By some inexplicable fatuity of theirs they are contented and happy if they see the name of a lord or a sir upon the board of directors, no matter whether or not that lord or sir has proved himself to be an unscrupulous rogue. They do not trouble to think that a lord may be as impecunious as any struggling individual without a title, and may jump at the chance of getting a hundred or two as a director of this company, and a hundred or two from other companies, with little or nothing to do for his money. In fact, a title has become in these days an invaluable asset to any man, an asset, however, that is of precious little value to the mining or any other industry. A lord may be well educated, but a good education is not the first nor the sole qualification of a director, especially of a director of a mining company. People do not seem to understand that business knowledge and aptitude, experience, common-sense, acumen, and intelligence, are far more essential, and plain Tom Jones may possess all these qualifications in an eminent degree. But, somehow or other, we turn up our nose at plain Tom Jones, and refuse to entrust the laying out of our capital to him. But let Tom Jones be knighted, or be made a lord for some distinguished service or other, and the man's whole nature and character and mental attributes undergo a magical change in our eyes, and he has but to beckon a finger and we obey it immediately. We would not dream of engaging an assistant in our own business or profession unless he came to us fully qualified, unless he was experienced and had a character above suspicion; but, strange to say, we do not obey these instincts in our public investments, nor take the precautions which are the first we think of in our private life. An impecunious lord may come to us and beg employment, but we would as lief think of putting him in a position of trust and responsibility as we would a tramp out of the street. We may pity his condition, but all we could do would be to offer him some menial position, and bid him be thankful for it. Nor would we have that reverence for him which we seem to have for him in his public capacity, and though we should treat him with respect, we would perhaps look upon him as in some respects inferior to ourselves.

This is a peculiar trait of human nature, and needs penetrative insight and analysis to understand it. Probably the one and only explanation is that we feel vaguely that a lord would not disgrace himself as a public servant, and that the prominent position in which he had placed himself would be a guarantee that he would, at any rate, be an honest man. But many lords have shown themselves to be the most unscrupulous scoundrels unhanged. They have no respect for themselves, and therefore no respect and consideration for other people, their sole concern being self-enrichment and the pursuit of pleasure. Nor have they need to concern themselves much about their public conduct as directors, seeing that, no matter how dishonest they might be, no odium seems to be attached to them, and that they are held in as high estimation as though they had scrupled to conduct themselves as honest, upright men. Neither do they run much risk, even under the new law, of being punished, for though they might deserve it, there is a strange reluctance on the part of shareholders and others to prosecute them. But even should they be honest men, they may still be utterly incompetent, as they commonly are, in fact, and mining companies cannot drift to success, in an aimless way, as most people seem to imagine. They require to be directed by sound intelligence, and if that intelligence is lacking, then it needs no special keenness of vision to foresee the consequences.
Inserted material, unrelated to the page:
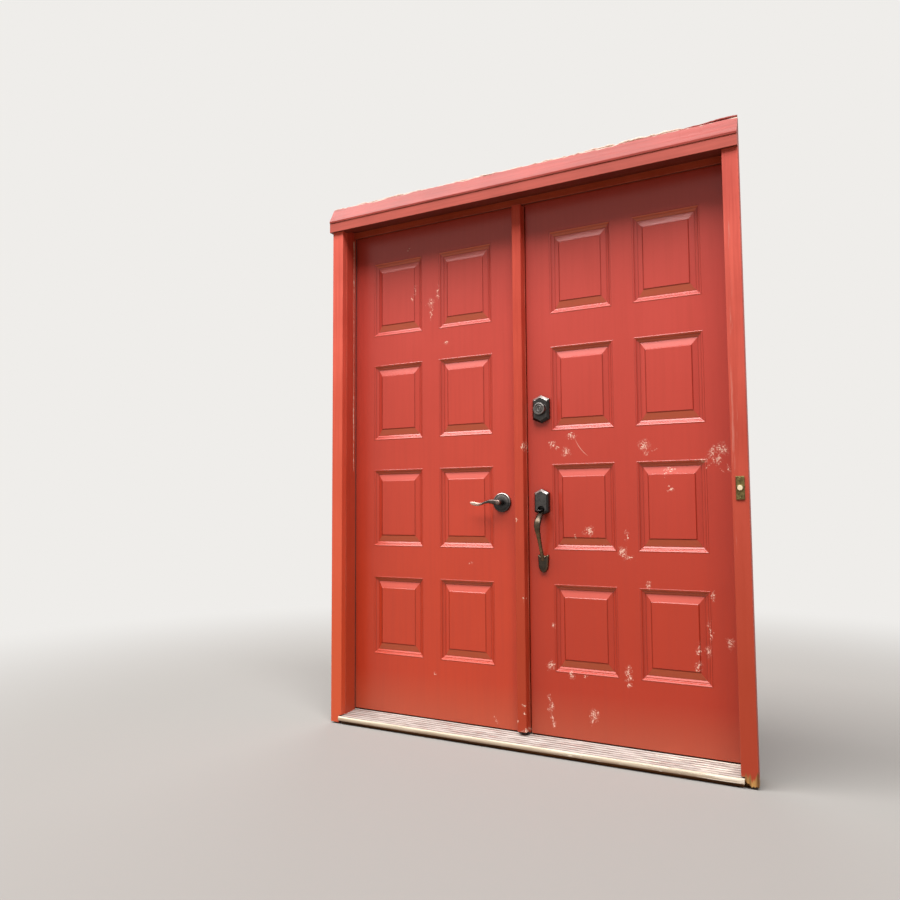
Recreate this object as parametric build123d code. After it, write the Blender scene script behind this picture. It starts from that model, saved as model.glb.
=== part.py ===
from build123d import *
import math
import os

# A double entry door: two insulated steel-faced leaves of eight raised panels each, that swing
# into the house in a painted wooden frame. X runs to the right along the wall as seen from
# outside, Y runs into the house, Z runs up. The origin is in the middle of the sill's underside,
# below the outside faces of the leaves. All sizes are in millimetres.

# Leaves
leaf_width = 755.65
leaf_height = 2025.65
leaf_thickness = 44.5
leaf_meeting_gap = 48.1
leaf_bottom = 46.0
skin_thickness = 0.9
stile_width = 38.0
top_rail_height = 38.0
bottom_rail_height = 60.0
lock_edge_bevel_deg = 3.0

# Raised panels, two columns of four on each face
panel_width = 235.0
panel_height = 313.0
panel_column_gap = 84.0
panel_row_gap = 131.5
panel_bottom_rail = 234.0
panel_columns = 2
panel_rows = 4
bead_width = 3.0
bead_height = 0.8
sticking_width = 16.0
groove_flat = 1.0
groove_depth = 9.5
bevel_side_width = 20.0
bevel_end_width = 26.0
field_depth = 2.0

# Frame
side_clearance = 3.0
head_clearance = 5.0
jamb_thickness = 31.75
jamb_depth = 116.1
rabbet_depth = 9.5
seal_gap = 8.0
head_stop_height = 26.0
head_stop_thickness = 12.0
casing_width = 52.0
casing_thickness = 27.0
casing_reveal = 3.0
casing_edge_radius = 2.0
casing_foot = 6.0
head_casing_height = 41.0
head_casing_drop = 14.0
head_casing_extra_thickness = 10.0
head_casing_left_overhang = 10.0
drip_nose_overhang = 6.0
drip_nose_height = 7.0
drip_rise = 68.0
drip_top_depth = 8.4

# Sill
sill_nose_front = 105.0
sill_nose_height = 16.0
sill_nose_radius = 6.0
sill_base_visible = 14.0
sill_base_setback = 12.0
sill_tread_rise = 10.0
sill_tread_wall = 2.5
sill_horn_length = 11.0
sill_rib_count = 6
sill_rib_height = 1.6
sill_rib_width = 7.0
sill_cap_depth = 34.0
sill_cap_clearance = 4.0
sill_cap_chamfer = 3.0
sweep_depth = 24.0
sweep_web = 2.0
sweep_fin = 2.2
sweep_fin_count = 4
end_clearance = 0.5
soft_clearance = 0.3
seal_corner = 1.5
cut_margin = 2.0

# Astragal, the T-shaped post on the left leaf's meeting edge
astragal_gap = 3.05
astragal_bar_width = 37.0
astragal_bar_proud = 32.0
astragal_bar_radius = 3.0
astragal_bar_foot = 6.0
astragal_head_gap = 1.5
astragal_seal_thickness = 2.6
astragal_seal_width = 8.0
astragal_seal_setback = 1.0
astragal_seal_round = 1.0
astragal_kerf_depth = 4.0
astragal_kerf_width = 2.0
foot_pad_height = 3.2
foot_pad_front = 9.0
foot_pad_setback = 8.0

# Butt hinges
hinge_length = 101.6
hinge_plate_width = 38.0
hinge_plate_thickness = 2.6
hinge_corner_radius = 15.9
hinge_knuckle_radius = 6.35
hinge_knuckles = 5
hinge_knuckle_gap = 0.3
hinge_pin_radius = 3.0
hinge_pin_clearance = 0.05
hinge_pin_setback = 6.5
hinge_pin_head_height = 3.0
hinge_pin_head_radius = 5.0
hinge_top_offset = 178.0
hinge_bottom_offset = 254.0
swing_limit_deg = 110.0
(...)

Therefore if I were to invest my money in any public company, mining or otherwise, I would take the first instinctive precaution to learn by what kind of men the business was to be administered. I would make sure that they knew something of the business, or the industry, that they engaged capable assistance and advice, and that they were intelligent enough to understand and act upon that advice, and honest enough to work faithfully for the success of the company. If I saw that the board of directors was not composed of such men, I might trouble to read through the prospectus, but it would undoubtedly greatly influence my opinions and direct my judgment, even though the particular business or mine seemed to me to be a promising one. For such men could easily ruin a business, however promising, and easily wreck a mine, however rich it might be. Therefore this is advice which I earnestly impress upon speculators and investors in mining companies, and I hope I shall not tender my advice in vain.

A mine-manager once cabled to his directors to say that a new shaft was urgently needed if the mine was to be properly developed, and he hoped they would give him the necessary approval and money with which to commence the work without delay. Imagine the amazement of that mine-manager when the directors cabled out to him to ask him to try and get a second-hand shaft from somewhere, as they could not afford to buy a new one. And there are many boards equally as ignorant, and these are the kind of men to whom thousands of people will entrust their money. It is astounding! It is fatuity bordering on imbecility. There is no reason and common-sense in it. There is not ordinary child-like gumption in it, and yet when these people reap the consequences of their folly they lay the blame on anybody and anything rather than on themselves.